The tides pulling criminal justice reform across the country also are influencing local criminal prosecutions, and it appears they will continue to do so, no matter who leads the District Attorney’s Office.
A year ago, Michael J. Flaherty Jr. launched a Public Integrity Unit when he became acting district attorney.
John J. Flynn, the new district attorney, says keeping the unit fully staffed is a priority.
Flaherty says that is key to successfully prosecuting corruption. One of his regrets as he leaves office is not being able to see through some of the investigations now underway.
“I wish I had more time to bring some of our investigations to a head,” Flaherty said. “(Corruption cases) take a long time to build, because rarely is it a discrete event.”
“It’s not like robbing a store Thursday night at 9 p.m. That I can prove. But, ‘He’s using his office to benefit his brother-in-law’ is a lot more complicated.”
Flaherty also talked about the importance of rethinking how society deals with drugs.
The most dramatic evidence of the opioid epidemic is seen in overdose deaths.
“We’re not going to arrest our way out of this problem,” Flaherty said. “Prevention works better than prosecution. We’re not social workers. But the way I see it, drug treatment programs are a huge public safety program as well.”
The dangers of drug addiction also extend beyond the users, he said.
“It drives our property crime. It actually drives most of our burglaries,” Flaherty said. “If you stop the addiction, you stop the break-ins, the thefts, the turf wars. Keep the users away from using, and you can reduce their chance of reoffending.”
Put simply, he said, “That means somebody’s bike isn’t going to get stolen.”

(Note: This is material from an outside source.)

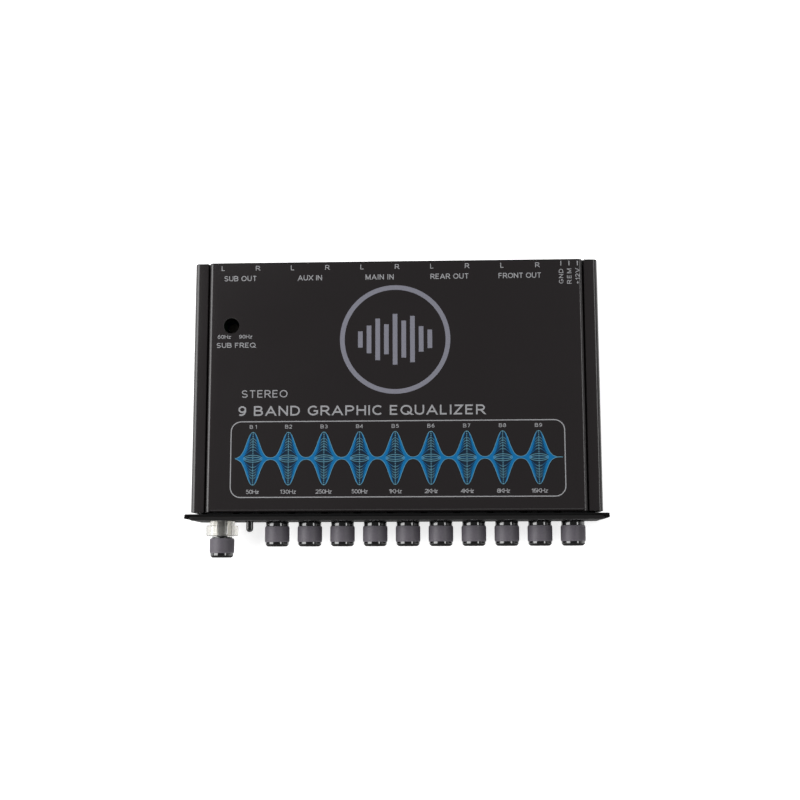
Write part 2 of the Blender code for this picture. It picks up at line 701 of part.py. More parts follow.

Drug dealers are a different story.
Flaherty said he used his narcotics prosecutors to target dealers and their profits. His policy was to avoid plea deals and to file civil cases to hit them where it hurts -- by taking their money.
The problem, he said, is one that Flynn also will encounter: Legislative loosening of the strict Rockefeller drug laws, which also weakened punishments for dealers, and restrictive definitions of the chemical make-up of “controlled substances.” That means makers of illicit drugs can tweak their ingredients just enough to avoid prosecution.
That meant he had to find his own work-around, Flaherty said.
“In some cases, I would turn to the U.S. Attorney’s Office,” he said, because federal law has a different range of punishments. “For the same conduct, we can get more prison time.”
Looking ahead, he said, his office is working with state Sen. Patrick M. Gallivan to amend New York laws to be less specific on opiod drugs, creating a “catch-all” for analog opiods. The amendment is awaiting an Assembly sponsor, he said.
The incoming DA also has pledged to reach out to the community and to try to disrupt the cycle of incarceration that disrupts many families.
Again, he is in sync with his predecessor.
“Mr. Flaherty was a community man,” said Murray Holman of Buffalo’s Stop the Violence Coalition. “He did great things out here. He met on the corners with some of those guys -- it was different from what we’d seen before.”
“I hope the new DA will reach out in the same way,” Holman said, adding that those kinds of connections both help stop crimes and help solve crimes, when witnesses think they can make a difference.
Flaherty’s outreach extended to some of the youth who already have encountered the justice system or might end up there. His staff “adopted” the Buffalo Alternative High School, and went there monthly to meet with students and educate them about the legal system. It is kind of an approach/avoidance program, telling students about careers in law and law enforcement, and also how not to be on the down side of it.
When staff members first began meeting with students, Flaherty said, it was eye-opening for both sides. Some of the teens already knew the names of members of the Buffalo Police Department’s Strike Force and other officers. Discussions about doing well in school and staying out of trouble blended with talk of shootings and jail sentences, as the students, attorneys and investigators got to know one another.
As the new year starts, Flynn comes to the DA’s Office as the first outsider in decades to run the show. He said he will get to know the individuals on his large staff before making many changes.
Meanwhile, Flaherty said he plans to get reacquainted with his family.
He also said that, while “everything is on the table” as far as his professional plans are concerned, he will be teaching a course on preparing for the bar exam at the University at Buffalo Law School.